--- start ---
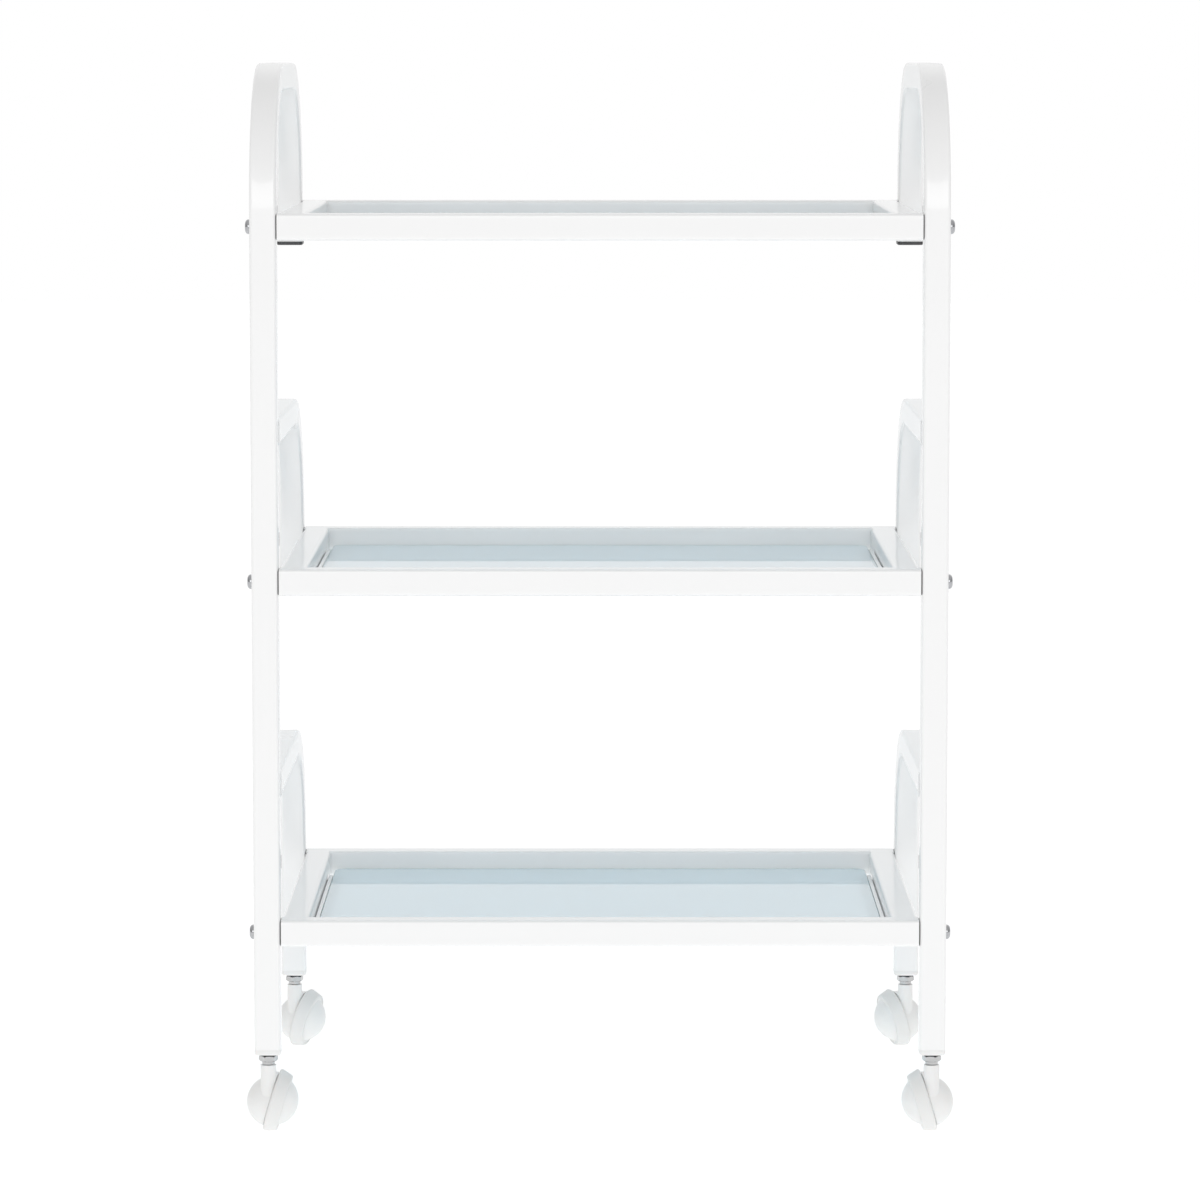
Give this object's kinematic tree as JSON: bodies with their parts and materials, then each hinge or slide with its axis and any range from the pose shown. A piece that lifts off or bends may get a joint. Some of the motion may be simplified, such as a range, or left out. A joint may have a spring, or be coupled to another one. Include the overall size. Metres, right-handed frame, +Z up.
{
  "type": "spa trolley cart",
  "caption": "White square-tube trolley with stacked glass shelves, arched side handles and swivelling ball casters",
  "frame": {"origin": "middle of the whole outline, casters included, on the floor", "axes": "+Z up, -Y the front, +X to the right seen from the front"},
  "size_m": [0.5656, 0.4174, 0.85],
  "materials": {
    "white_powder_coat": "gloss white powder coat",
    "glass": "clear float glass with a blue-green tint and seamed edges",
    "chrome": "bright chrome-plated button heads",
    "zinc": "bright zinc-plated steel",
    "black_plastic": "black moulded plastic",
    "white_plastic": "white moulded nylon, satin",
    "white_tyre": "white non-marking thermoplastic rubber"
  },
  "bodies": {
    "frame": {"bottom_frame_bolts": "chrome", "bottom_front_rail": "white_powder_coat", "bottom_left_glass_ledge": "white_powder_coat", "bottom_left_side_rail": "white_powder_coat", "bottom_rail_inserts": "black_plastic", "bottom_rear_rail": "white_powder_coat", "bottom_right_glass_ledge": "white_powder_coat", "bottom_right_side_rail": "white_powder_coat", "caster_lock_nuts": "zinc", "caster_stems": "zinc", "foot_inserts": "white_plastic", "left_bottom_arch": "white_powder_coat", "left_handle_tube": "white_powder_coat", "left_middle_arch": "white_powder_coat", "left_middle_end_cap": "black_plastic", "left_top_end_cap": "black_plastic", "middle_frame_bolts": "chrome", "middle_front_rail": "white_powder_coat", "middle_left_glass_ledge": "white_powder_coat", "middle_left_side_rail": "white_powder_coat", "middle_rail_inserts": "black_plastic", "middle_rear_rail": "white_powder_coat", "middle_right_glass_ledge": "white_powder_coat", "middle_right_side_rail": "white_powder_coat", "right_bottom_arch": "white_powder_coat", "right_handle_tube": "white_powder_coat", "right_middle_arch": "white_powder_coat", "right_middle_end_cap": "black_plastic", "right_top_end_cap": "black_plastic", "top_frame_bolts": "chrome", "top_front_rail": "white_powder_coat", "top_left_glass_ledge": "white_powder_coat", "top_left_side_rail": "white_powder_coat", "top_rail_inserts": "black_plastic", "top_rear_rail": "white_powder_coat", "top_right_glass_ledge": "white_powder_coat", "top_right_side_rail": "white_powder_coat"},
    "front_left_caster": {"front_left_hood": "white_plastic", "front_left_axle": "zinc"},
    "front_left_wheel": {"front_left_wheel_hub": "white_plastic", "front_left_tyre": "white_tyre"},
    "front_right_caster": {"front_right_hood": "white_plastic", "front_right_axle": "zinc"},
    "front_right_wheel": {"front_right_wheel_hub": "white_plastic", "front_right_tyre": "white_tyre"},
    "rear_left_caster": {"rear_left_hood": "white_plastic", "rear_left_axle": "zinc"},
    "rear_left_wheel": {"rear_left_wheel_hub": "white_plastic", "rear_left_tyre": "white_tyre"},
    "rear_right_caster": {"rear_right_hood": "white_plastic", "rear_right_axle": "zinc"},
    "rear_right_wheel": {"rear_right_wheel_hub": "white_plastic", "rear_right_tyre": "white_tyre"},
    "top_glass_panel": {"top_glass": "glass"},
    "middle_glass_panel": {"middle_glass": "glass"},
    "bottom_glass_panel": {"bottom_glass": "glass"}
  },
  "joints": [
    {"name": "front_left_swivel", "type": "hinge", "parent": "frame", "child": "front_left_caster", "pos_m": [-0.2645, -0.19633, 0.06], "axis": [0, 0, 1], "continuous": true},
    {"name": "front_left_roll", "type": "hinge", "parent": "front_left_caster", "child": "front_left_wheel", "pos_m": [-0.26205, -0.18341, 0.02469], "axis": [0.9582, -0.0335, -0.284], "continuous": true},
    {"name": "front_right_swivel", "type": "hinge", "parent": "frame", "child": "front_right_caster", "pos_m": [0.2645, -0.19633, 0.06], "axis": [0, 0, 1], "continuous": true},
    {"name": "front_right_roll", "type": "hinge", "parent": "front_right_caster", "child": "front_right_wheel", "pos_m": [0.26205, -0.18341, 0.02469], "axis": [-0.9582, -0.0335, -0.284], "continuous": true},
    {"name": "rear_left_swivel", "type": "hinge", "parent": "frame", "child": "rear_left_caster", "pos_m": [-0.2645, 0.17267, 0.06], "axis": [0, 0, 1], "continuous": true},
    {"name": "rear_left_roll", "type": "hinge", "parent": "rear_left_caster", "child": "rear_left_wheel", "pos_m": [-0.25899, 0.18461, 0.02469], "axis": [0.9217, -0.2643, -0.284], "continuous": true},
    {"name": "rear_right_swivel", "type": "hinge", "parent": "frame", "child": "rear_right_caster", "pos_m": [0.2645, 0.17267, 0.06], "axis": [0, 0, 1], "continuous": true},
    {"name": "rear_right_roll", "type": "hinge", "parent": "rear_right_caster", "child": "rear_right_wheel", "pos_m": [0.25899, 0.18461, 0.02469], "axis": [-0.9217, -0.2643, -0.284], "continuous": true},
    {"name": "top_glass_lift", "type": "slide", "parent": "frame", "child": "top_glass_panel", "axis": [0, 0, 1], "range_m": [0, 0.04]},
    {"name": "middle_glass_lift", "type": "slide", "parent": "frame", "child": "middle_glass_panel", "axis": [0, 0, 1], "range_m": [0, 0.04]},
    {"name": "bottom_glass_lift", "type": "slide", "parent": "frame", "child": "bottom_glass_panel", "axis": [0, 0, 1], "range_m": [0, 0.04]}
  ]
}
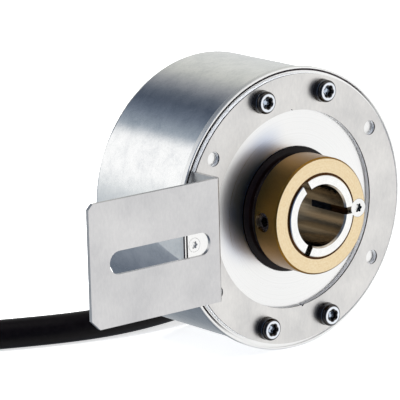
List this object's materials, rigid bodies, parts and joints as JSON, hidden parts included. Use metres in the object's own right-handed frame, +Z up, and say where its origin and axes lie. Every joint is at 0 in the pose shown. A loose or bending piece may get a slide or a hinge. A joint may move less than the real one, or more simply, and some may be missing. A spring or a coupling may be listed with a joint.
{
  "type": "rotary encoder",
  "caption": "Hollow-shaft incremental rotary encoder with a clamping collar, a slotted torque arm in bent sheet and a round shielded cable with bare leads.",
  "frame": {"origin": "on the shaft axis, in the mounting face of the front flange", "axes": "+Z up, the shaft axis along Y with the clamping side facing -Y, the torque arm towards -X"},
  "size_m": [0.26, 0.1305, 0.0888],
  "materials": {
    "machined_aluminium": "fine turned",
    "gold_anodised": "turned, gold coloured",
    "zinc_plated_sheet": "zinc plated sheet, fine mottling",
    "black_oxide_steel": "black oxide, light oil",
    "plated_steel": "bright plated",
    "bearing_steel": "ground and polished",
    "seal_rubber": "matt",
    "cable_jacket": "satin",
    "braided_shield": "braided",
    "lead_insulation": "satin",
    "black_plastic": "fine texture",
    "board_laminate": "solder mask",
    "code_glass": "clear with a metal track"
  },
  "bodies": {
    "housing": {"arm_screw_1": "black_oxide_steel", "arm_screw_2": "black_oxide_steel", "arm_screw_3": "black_oxide_steel", "arm_screw_4": "black_oxide_steel", "bearing_front_outer": "bearing_steel", "bearing_rear_outer": "bearing_steel", "board_post_1": "plated_steel", "board_post_2": "plated_steel", "board_post_3": "plated_steel", "boot": "seal_rubber", "cable": "cable_jacket", "cable_tail": "cable_jacket", "circuit_board": "board_laminate", "coil": "cable_jacket", "cover": "zinc_plated_sheet", "cover_post_1": "plated_steel", "cover_post_2": "plated_steel", "cover_post_3": "plated_steel", "cover_screw_1": "plated_steel", "cover_screw_2": "plated_steel", "cover_screw_3": "plated_steel", "flange": "machined_aluminium", "lamp_block": "black_plastic", "lead_1": "lead_insulation", "lead_2": "lead_insulation", "lead_3": "lead_insulation", "lead_4": "lead_insulation", "lead_5": "lead_insulation", "lead_6": "lead_insulation", "lock_washer_1": "black_oxide_steel", "lock_washer_2": "black_oxide_steel", "lock_washer_3": "black_oxide_steel", "lock_washer_4": "black_oxide_steel", "outlet": "black_plastic", "outlet_screw_1": "plated_steel", "outlet_screw_2": "plated_steel", "plug_screw": "plated_steel", "race_sleeve": "bearing_steel", "reading_head": "black_plastic", "retaining_ring": "plated_steel", "seal_case": "bearing_steel", "seal_lip": "seal_rubber", "shield": "braided_shield", "terminal_block": "black_plastic", "torque_arm": "zinc_plated_sheet"},
    "rotor": {"bearing_front_inner": "bearing_steel", "bearing_rear_inner": "bearing_steel", "clamp_ring": "machined_aluminium", "code_disc": "code_glass", "collar": "gold_anodised", "disc_hub": "machined_aluminium", "locating_screw": "plated_steel", "set_screw_1": "black_oxide_steel", "set_screw_2": "black_oxide_steel", "set_screw_3": "black_oxide_steel", "shaft": "machined_aluminium", "shaft_sleeve": "bearing_steel"},
    "front_cage": {"bearing_front_cage": "bearing_steel"},
    "rear_cage": {"bearing_rear_cage": "bearing_steel"}
  },
  "joints": [
    {"name": "shaft_spin", "type": "hinge", "parent": "housing", "child": "rotor", "pos_m": [0, 0, 0], "axis": [0, -1, 0], "continuous": true},
    {"name": "front_cage_spin", "type": "hinge", "parent": "housing", "child": "front_cage", "pos_m": [0, 0.0101, 0], "axis": [0, -1, 0], "continuous": true},
    {"name": "rear_cage_spin", "type": "hinge", "parent": "housing", "child": "rear_cage", "pos_m": [0, 0.0185, 0], "axis": [0, -1, 0], "continuous": true}
  ],
  "couplings": [
    {"joint": "front_cage_spin", "follows": "shaft_spin", "ratio": 0.4484},
    {"joint": "rear_cage_spin", "follows": "shaft_spin", "ratio": 0.4484}
  ]
}
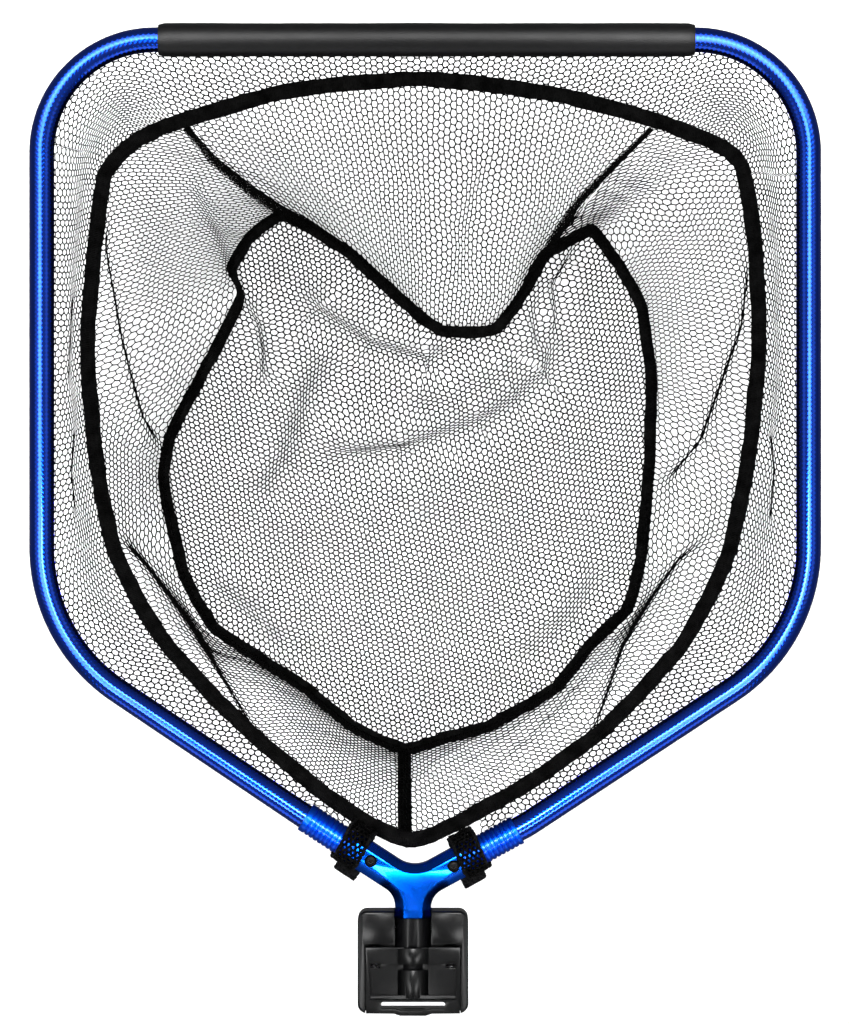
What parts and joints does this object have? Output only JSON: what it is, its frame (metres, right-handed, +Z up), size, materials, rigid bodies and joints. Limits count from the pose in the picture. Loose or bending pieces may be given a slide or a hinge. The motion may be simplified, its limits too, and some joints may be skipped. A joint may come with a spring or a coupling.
{
  "type": "landing net head",
  "caption": "Square-topped tubular landing net hoop with a foam bar, a taped mesh bag, a Y yoke and a quick-release dock with a strap slot.",
  "frame": {"origin": "on the floor under the middle of the head, at the level the bag's base panel rests on", "axes": "+Y from the handle dock towards the foam bar, +Z up out of the bag's mouth, +X to the right seen from above"},
  "size_m": [0.506, 0.6328, 0.1446],
  "materials": {
    "anodised_blue": "gloss blue anodised",
    "yoke_blue": "satin blue anodised",
    "black_foam": "closed-cell foam, satin",
    "black_mesh": "knotless hexagonal mesh, lightly coated",
    "black_tape": "woven binding tape",
    "black_nylon": "satin moulded nylon",
    "black_acetal": "polished moulded acetal",
    "black_steel": "black oxide",
    "spring_steel": "drawn spring wire",
    "hook_and_loop": "hook-and-loop pile",
    "bead_cord": "extruded bead"
  },
  "bodies": {
    "net_head": {"hoop_tube": "anodised_blue", "collar_left": "anodised_blue", "collar_right": "anodised_blue", "yoke": "yoke_blue", "foam_sleeve": "black_foam", "edge_bead": "bead_cord", "yoke_screw_left": "black_steel", "yoke_screw_right": "black_steel", "spigot": "black_acetal", "spigot_screw": "black_steel", "rim_band": "black_mesh", "rim_tape": "black_tape", "front_panel": "black_mesh", "left_panel": "black_mesh", "right_panel": "black_mesh", "base_panel": "black_mesh", "base_tape": "black_tape", "front_left_seam_tape": "black_tape", "front_right_seam_tape": "black_tape", "rear_seam_tape": "black_tape", "strap_left": "black_mesh", "strap_right": "black_mesh", "strap_tab_left": "hook_and_loop", "strap_tab_right": "hook_and_loop"},
    "dock": {"dock_body": "black_nylon", "dock_back_plate": "black_nylon", "dock_screw_1": "black_steel", "dock_screw_2": "black_steel", "dock_screw_3": "black_steel", "dock_screw_4": "black_steel", "lock_spring_left": "spring_steel", "lock_spring_right": "spring_steel", "slider_spring_left": "spring_steel", "slider_spring_right": "spring_steel"},
    "slider": {"release_slider": "black_nylon"},
    "pin_left": {"lock_pin_left": "black_steel"},
    "pin_right": {"lock_pin_right": "black_steel"}
  },
  "joints": [
    {"name": "dock_release", "type": "slide", "parent": "net_head", "child": "dock", "axis": [0, -1, 0], "range_m": [0, 0.058]},
    {"name": "release_pull", "type": "slide", "parent": "dock", "child": "slider", "axis": [0, -1, 0], "range_m": [0, 0.003], "stiffness_N_per_m": 1500, "springref_m": -0.002, "deforming": ["slider_spring_left", "slider_spring_right"]},
    {"name": "left_pin_slide", "type": "slide", "parent": "dock", "child": "pin_left", "axis": [-1, 0, 0], "range_m": [0, 0.0015], "deforming": ["lock_spring_left"]},
    {"name": "right_pin_slide", "type": "slide", "parent": "dock", "child": "pin_right", "axis": [1, 0, 0], "range_m": [0, 0.0015], "deforming": ["lock_spring_right"]}
  ],
  "couplings": [
    {"joint": "left_pin_slide", "follows": "release_pull", "ratio": 0.5},
    {"joint": "right_pin_slide", "follows": "release_pull", "ratio": 0.5}
  ]
}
--- end ---
- TASK DESCRIPTION: From the entries above, copy every line that holds the word "pose".

- WRITTEN ANSWER:
Give this object's kinematic tree as JSON: bodies with their parts and materials, then each hinge or slide with its axis and any range from the pose shown. A piece that lifts off or bends may get a joint. Some of the motion may be simplified, such as a range, or left out. A joint may have a spring, or be coupled to another one. Include the overall size. Metres, right-handed frame, +Z up.
List this object's materials, rigid bodies, parts and joints as JSON, hidden parts included. Use metres in the object's own right-handed frame, +Z up, and say where its origin and axes lie. Every joint is at 0 in the pose shown. A loose or bending piece may get a slide or a hinge. A joint may move less than the real one, or more simply, and some may be missing. A spring or a coupling may be listed with a joint.
What parts and joints does this object have? Output only JSON: what it is, its frame (metres, right-handed, +Z up), size, materials, rigid bodies and joints. Limits count from the pose in the picture. Loose or bending pieces may be given a slide or a hinge. The motion may be simplified, its limits too, and some joints may be skipped. A joint may come with a spring or a coupling.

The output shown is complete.